§ What you are asked to do
Return a copy of every line in the records that includes the word "pose".

Entries with parts and joints
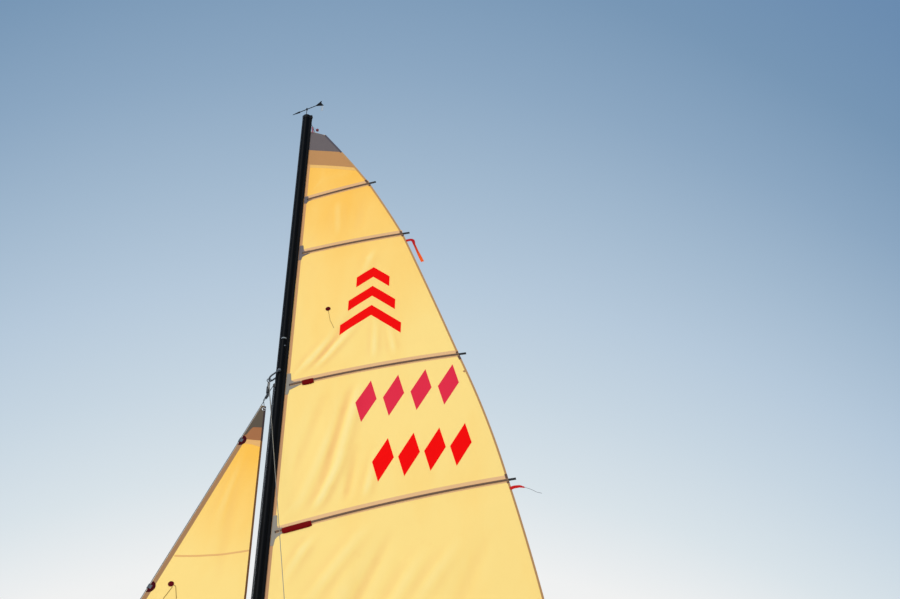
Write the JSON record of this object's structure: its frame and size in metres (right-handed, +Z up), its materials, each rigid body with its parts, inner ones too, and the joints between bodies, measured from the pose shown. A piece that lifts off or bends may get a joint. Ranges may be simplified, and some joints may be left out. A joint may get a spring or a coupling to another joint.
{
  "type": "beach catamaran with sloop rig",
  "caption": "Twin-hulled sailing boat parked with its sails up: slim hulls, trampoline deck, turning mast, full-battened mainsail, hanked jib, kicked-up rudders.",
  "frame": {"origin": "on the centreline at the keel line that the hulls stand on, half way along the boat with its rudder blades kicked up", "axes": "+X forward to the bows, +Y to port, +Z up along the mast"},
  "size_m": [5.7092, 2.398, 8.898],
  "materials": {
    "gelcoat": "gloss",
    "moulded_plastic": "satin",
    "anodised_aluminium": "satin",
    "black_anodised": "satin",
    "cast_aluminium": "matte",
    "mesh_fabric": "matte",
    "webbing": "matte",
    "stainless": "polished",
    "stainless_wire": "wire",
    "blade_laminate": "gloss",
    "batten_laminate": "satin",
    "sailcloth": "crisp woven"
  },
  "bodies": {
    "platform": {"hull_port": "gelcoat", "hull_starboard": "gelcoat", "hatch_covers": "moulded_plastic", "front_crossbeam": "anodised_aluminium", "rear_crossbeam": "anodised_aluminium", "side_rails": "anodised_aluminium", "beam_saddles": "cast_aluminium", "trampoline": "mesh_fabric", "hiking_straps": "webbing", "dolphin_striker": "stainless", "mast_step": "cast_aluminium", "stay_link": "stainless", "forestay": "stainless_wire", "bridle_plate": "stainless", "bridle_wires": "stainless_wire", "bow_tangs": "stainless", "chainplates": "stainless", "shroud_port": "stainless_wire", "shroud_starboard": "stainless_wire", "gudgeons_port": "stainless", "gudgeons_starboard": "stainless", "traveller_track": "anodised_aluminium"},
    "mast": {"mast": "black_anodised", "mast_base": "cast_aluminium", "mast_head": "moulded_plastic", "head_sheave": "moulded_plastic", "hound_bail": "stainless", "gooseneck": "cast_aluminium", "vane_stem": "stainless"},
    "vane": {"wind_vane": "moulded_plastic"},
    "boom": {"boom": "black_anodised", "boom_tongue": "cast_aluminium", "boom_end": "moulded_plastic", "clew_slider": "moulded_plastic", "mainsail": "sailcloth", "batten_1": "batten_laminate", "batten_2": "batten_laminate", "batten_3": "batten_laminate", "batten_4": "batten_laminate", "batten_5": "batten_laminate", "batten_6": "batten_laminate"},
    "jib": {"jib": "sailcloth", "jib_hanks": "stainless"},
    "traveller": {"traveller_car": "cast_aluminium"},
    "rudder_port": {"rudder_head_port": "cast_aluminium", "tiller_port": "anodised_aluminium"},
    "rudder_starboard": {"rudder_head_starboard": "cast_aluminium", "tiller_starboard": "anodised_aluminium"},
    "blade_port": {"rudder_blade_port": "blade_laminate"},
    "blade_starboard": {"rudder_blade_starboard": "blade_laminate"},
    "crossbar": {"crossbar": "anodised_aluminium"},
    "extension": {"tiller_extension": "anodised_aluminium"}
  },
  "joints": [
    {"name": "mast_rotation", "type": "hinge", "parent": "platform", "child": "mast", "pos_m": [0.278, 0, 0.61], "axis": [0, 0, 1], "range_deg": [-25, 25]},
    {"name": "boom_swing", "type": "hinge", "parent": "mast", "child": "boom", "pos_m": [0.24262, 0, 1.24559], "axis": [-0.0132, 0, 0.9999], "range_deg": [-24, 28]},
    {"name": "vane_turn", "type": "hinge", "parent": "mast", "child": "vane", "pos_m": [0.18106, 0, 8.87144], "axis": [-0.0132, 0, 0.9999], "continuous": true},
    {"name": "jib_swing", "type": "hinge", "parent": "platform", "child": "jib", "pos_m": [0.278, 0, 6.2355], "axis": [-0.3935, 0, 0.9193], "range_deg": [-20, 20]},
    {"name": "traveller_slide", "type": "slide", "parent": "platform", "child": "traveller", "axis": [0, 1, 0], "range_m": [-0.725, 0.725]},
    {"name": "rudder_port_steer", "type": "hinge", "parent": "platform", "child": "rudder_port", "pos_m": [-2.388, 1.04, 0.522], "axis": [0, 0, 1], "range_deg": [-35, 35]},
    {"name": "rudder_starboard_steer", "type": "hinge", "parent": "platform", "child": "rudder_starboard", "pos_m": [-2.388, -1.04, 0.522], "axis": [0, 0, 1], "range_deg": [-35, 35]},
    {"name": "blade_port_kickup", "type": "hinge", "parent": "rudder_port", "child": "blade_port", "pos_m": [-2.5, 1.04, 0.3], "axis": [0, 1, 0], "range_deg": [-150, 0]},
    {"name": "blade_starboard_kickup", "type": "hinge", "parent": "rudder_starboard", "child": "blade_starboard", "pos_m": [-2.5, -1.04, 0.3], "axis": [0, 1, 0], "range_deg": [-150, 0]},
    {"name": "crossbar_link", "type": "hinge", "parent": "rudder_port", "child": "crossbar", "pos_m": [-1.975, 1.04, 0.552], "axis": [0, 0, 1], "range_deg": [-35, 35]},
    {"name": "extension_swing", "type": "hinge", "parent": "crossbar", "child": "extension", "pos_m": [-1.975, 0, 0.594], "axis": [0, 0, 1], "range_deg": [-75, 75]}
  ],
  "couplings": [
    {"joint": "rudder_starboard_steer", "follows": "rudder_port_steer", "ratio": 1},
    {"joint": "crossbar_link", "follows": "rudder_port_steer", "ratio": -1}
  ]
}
--
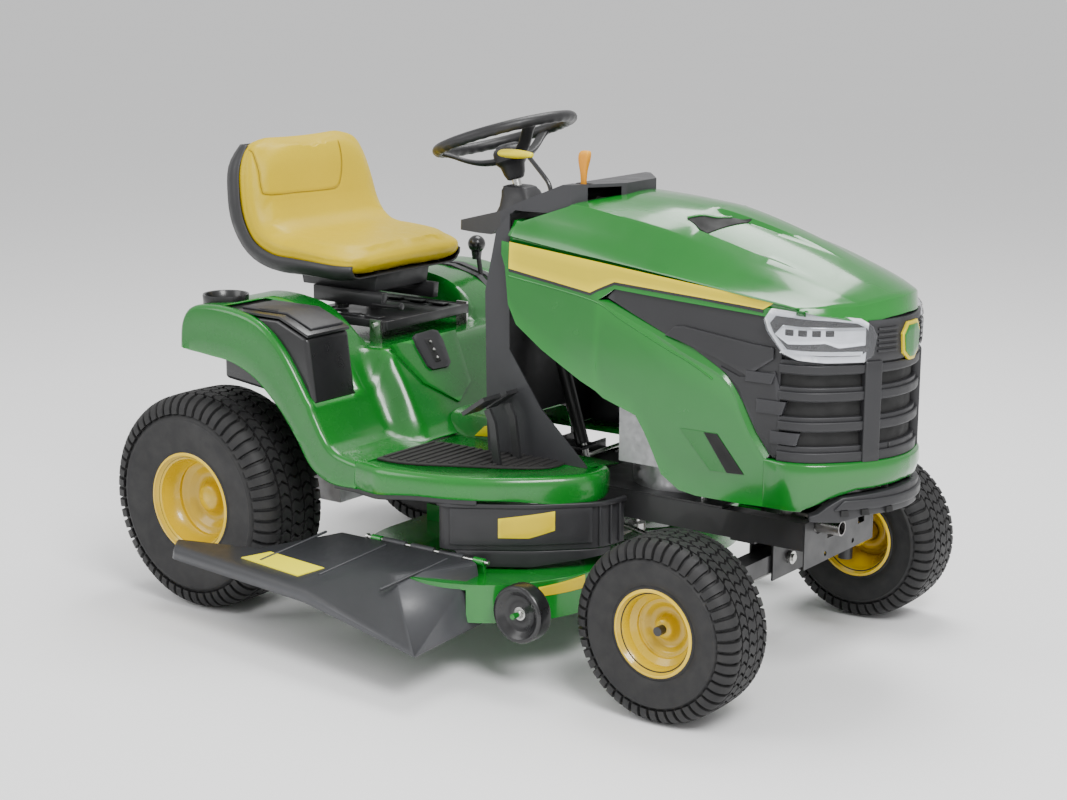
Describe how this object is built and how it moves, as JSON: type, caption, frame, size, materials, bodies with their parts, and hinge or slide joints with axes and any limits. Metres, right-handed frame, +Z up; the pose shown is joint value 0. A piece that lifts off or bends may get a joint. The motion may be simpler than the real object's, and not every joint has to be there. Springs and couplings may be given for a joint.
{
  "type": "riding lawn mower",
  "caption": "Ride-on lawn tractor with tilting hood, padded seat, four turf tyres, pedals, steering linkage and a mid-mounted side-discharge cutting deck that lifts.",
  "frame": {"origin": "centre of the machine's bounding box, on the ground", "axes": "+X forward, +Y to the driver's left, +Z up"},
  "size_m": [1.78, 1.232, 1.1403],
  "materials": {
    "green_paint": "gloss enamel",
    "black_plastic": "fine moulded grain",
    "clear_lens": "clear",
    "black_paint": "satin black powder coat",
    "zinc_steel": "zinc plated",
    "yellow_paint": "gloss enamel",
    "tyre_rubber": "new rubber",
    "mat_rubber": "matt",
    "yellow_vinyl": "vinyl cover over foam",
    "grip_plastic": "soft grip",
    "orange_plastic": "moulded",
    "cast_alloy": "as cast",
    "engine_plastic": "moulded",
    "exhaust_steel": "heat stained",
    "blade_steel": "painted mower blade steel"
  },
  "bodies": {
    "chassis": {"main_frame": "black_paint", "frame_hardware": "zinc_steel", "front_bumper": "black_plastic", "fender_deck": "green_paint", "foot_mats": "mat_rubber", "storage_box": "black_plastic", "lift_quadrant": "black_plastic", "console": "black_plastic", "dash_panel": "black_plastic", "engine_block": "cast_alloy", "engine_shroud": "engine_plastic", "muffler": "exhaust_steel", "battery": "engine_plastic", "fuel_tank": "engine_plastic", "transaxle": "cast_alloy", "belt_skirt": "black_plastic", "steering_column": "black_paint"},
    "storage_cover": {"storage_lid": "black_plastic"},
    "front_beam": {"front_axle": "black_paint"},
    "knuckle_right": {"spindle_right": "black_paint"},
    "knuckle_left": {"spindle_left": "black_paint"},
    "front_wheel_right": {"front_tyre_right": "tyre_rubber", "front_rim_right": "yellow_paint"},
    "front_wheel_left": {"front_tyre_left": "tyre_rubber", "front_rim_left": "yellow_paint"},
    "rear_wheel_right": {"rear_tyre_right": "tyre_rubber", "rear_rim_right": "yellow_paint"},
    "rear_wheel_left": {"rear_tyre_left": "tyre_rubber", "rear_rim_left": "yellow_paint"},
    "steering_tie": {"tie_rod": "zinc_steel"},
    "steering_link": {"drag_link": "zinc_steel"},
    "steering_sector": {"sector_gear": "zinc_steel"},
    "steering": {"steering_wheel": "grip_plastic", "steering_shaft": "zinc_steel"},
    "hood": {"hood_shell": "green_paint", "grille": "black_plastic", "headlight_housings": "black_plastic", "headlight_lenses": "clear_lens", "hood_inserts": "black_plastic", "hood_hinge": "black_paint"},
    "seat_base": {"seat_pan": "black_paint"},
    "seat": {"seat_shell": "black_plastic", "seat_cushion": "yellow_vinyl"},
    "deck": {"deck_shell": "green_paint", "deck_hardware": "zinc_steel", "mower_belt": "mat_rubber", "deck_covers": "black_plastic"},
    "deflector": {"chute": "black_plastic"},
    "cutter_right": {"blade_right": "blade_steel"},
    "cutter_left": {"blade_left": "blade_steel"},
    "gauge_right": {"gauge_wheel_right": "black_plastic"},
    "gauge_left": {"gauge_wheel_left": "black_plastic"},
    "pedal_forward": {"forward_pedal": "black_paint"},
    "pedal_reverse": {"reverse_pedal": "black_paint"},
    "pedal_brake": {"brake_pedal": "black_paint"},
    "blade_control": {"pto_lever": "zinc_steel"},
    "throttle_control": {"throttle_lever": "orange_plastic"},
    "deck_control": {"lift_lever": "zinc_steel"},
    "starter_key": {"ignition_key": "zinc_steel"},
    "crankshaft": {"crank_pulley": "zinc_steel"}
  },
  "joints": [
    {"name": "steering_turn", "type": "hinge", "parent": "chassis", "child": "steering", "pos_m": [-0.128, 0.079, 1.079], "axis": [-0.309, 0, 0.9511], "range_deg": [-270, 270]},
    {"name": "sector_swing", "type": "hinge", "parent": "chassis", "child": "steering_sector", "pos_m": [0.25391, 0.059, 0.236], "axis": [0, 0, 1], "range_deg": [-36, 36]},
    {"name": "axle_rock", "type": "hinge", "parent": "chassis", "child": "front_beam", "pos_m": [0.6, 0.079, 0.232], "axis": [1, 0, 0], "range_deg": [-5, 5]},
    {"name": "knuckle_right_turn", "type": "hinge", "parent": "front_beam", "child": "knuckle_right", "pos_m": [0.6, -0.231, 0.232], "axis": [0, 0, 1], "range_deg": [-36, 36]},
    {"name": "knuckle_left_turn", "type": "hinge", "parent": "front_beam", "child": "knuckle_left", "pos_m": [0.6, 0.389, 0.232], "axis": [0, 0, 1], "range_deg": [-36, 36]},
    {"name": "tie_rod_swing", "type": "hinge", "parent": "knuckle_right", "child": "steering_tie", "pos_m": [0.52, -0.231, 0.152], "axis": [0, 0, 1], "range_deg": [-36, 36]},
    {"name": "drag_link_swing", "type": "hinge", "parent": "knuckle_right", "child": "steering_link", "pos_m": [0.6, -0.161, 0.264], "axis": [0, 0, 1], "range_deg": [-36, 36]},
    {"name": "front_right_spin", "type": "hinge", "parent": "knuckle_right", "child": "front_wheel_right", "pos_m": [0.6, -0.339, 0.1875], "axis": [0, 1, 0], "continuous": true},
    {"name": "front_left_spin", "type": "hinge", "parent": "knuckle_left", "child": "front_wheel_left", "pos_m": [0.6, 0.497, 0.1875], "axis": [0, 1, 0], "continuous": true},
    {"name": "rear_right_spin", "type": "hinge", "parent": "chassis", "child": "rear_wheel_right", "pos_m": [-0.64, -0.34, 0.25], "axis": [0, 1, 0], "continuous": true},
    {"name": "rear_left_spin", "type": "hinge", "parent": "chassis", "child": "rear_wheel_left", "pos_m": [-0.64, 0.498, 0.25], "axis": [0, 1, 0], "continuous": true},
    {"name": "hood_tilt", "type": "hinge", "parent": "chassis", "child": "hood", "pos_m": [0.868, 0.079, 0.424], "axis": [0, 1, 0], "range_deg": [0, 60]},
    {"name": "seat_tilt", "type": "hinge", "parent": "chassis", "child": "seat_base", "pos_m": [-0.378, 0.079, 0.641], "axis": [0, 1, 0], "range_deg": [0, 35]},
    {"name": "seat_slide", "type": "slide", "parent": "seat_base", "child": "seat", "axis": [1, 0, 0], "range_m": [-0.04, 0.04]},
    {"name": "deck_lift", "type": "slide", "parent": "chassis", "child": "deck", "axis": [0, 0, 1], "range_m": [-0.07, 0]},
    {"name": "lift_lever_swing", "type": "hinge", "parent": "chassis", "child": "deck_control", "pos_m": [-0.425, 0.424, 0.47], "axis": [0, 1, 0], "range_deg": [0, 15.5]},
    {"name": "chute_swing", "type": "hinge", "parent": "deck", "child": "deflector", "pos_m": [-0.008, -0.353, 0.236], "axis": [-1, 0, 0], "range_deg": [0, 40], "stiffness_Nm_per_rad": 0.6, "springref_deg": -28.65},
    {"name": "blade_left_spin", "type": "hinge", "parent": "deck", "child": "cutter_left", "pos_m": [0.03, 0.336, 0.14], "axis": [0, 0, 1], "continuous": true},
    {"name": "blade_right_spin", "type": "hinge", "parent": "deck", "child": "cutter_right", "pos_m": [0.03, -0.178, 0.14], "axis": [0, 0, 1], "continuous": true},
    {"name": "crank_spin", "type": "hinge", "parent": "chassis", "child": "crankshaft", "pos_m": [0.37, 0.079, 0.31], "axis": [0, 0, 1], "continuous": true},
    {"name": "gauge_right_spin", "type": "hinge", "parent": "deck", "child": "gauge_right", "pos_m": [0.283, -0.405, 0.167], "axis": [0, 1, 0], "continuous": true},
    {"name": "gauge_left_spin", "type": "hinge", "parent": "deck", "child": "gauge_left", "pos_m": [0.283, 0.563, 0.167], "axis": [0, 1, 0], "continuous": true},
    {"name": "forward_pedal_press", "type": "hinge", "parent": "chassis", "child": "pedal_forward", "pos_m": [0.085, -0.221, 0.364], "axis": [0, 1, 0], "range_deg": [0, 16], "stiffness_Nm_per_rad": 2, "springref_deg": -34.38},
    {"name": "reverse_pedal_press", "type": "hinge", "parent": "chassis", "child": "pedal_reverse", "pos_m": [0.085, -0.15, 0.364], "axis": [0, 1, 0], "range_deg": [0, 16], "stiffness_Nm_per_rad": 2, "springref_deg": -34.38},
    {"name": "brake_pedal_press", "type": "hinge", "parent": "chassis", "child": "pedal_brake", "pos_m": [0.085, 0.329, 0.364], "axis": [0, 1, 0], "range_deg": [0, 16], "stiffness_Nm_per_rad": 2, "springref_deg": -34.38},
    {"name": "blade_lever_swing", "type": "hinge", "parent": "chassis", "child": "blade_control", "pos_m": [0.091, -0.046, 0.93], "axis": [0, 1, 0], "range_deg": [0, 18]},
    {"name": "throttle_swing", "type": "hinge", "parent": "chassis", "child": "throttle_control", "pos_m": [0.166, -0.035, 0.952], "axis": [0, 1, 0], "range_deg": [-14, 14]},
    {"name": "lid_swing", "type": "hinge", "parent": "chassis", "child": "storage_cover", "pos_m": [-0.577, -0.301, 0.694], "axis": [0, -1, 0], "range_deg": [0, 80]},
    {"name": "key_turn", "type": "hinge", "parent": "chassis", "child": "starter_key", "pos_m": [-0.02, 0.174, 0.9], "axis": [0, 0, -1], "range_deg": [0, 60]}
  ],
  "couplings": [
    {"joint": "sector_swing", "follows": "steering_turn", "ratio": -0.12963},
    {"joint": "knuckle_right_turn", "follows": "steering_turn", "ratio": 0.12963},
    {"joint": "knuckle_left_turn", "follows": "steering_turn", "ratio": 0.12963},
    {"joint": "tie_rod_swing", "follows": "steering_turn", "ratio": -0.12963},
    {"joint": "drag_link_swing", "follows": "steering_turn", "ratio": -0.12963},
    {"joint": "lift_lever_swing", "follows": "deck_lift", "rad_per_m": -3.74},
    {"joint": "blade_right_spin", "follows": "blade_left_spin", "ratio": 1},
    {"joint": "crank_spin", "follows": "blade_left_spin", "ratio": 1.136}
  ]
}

§ Task response
Write the JSON record of this object's structure: its frame and size in metres (right-handed, +Z up), its materials, each rigid body with its parts, inner ones too, and the joints between bodies, measured from the pose shown. A piece that lifts off or bends may get a joint. Ranges may be simplified, and some joints may be left out. A joint may get a spring or a coupling to another joint.
Describe how this object is built and how it moves, as JSON: type, caption, frame, size, materials, bodies with their parts, and hinge or slide joints with axes and any limits. Metres, right-handed frame, +Z up; the pose shown is joint value 0. A piece that lifts off or bends may get a joint. The motion may be simpler than the real object's, and not every joint has to be there. Springs and couplings may be given for a joint.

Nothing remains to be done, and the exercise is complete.